REQUIREMENT:
Scan the data for "joints" and copy the lines it appears in.

_____

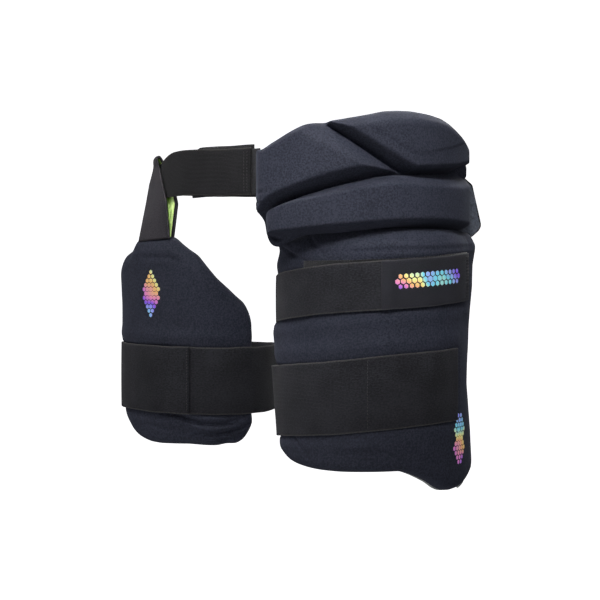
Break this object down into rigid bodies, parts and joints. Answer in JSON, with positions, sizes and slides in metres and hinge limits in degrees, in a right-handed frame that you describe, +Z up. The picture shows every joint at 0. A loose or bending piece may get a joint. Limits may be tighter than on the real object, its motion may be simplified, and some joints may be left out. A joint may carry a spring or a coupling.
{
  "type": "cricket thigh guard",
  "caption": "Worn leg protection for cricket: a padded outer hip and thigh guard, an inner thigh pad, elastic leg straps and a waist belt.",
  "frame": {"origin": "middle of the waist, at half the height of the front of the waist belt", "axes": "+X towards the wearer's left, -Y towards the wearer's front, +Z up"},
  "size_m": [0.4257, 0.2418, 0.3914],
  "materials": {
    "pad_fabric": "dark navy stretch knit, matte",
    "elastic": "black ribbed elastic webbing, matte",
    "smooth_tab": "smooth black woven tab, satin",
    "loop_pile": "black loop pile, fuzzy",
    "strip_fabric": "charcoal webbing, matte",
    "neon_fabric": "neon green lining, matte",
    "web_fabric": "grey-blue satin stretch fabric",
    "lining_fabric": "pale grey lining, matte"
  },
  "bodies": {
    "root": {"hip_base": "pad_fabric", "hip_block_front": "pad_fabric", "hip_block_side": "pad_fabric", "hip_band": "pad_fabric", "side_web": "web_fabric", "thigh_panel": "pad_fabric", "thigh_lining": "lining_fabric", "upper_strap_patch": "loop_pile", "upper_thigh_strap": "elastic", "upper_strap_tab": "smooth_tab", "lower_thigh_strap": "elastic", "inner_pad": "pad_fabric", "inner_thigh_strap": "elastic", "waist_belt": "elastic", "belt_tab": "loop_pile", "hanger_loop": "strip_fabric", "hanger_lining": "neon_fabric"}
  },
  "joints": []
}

_____

WORKED ANSWER:
Break this object down into rigid bodies, parts and joints. Answer in JSON, with positions, sizes and slides in metres and hinge limits in degrees, in a right-handed frame that you describe, +Z up. The picture shows every joint at 0. A loose or bending piece may get a joint. Limits may be tighter than on the real object, its motion may be simplified, and some joints may be left out. A joint may carry a spring or a coupling.
  "joints": []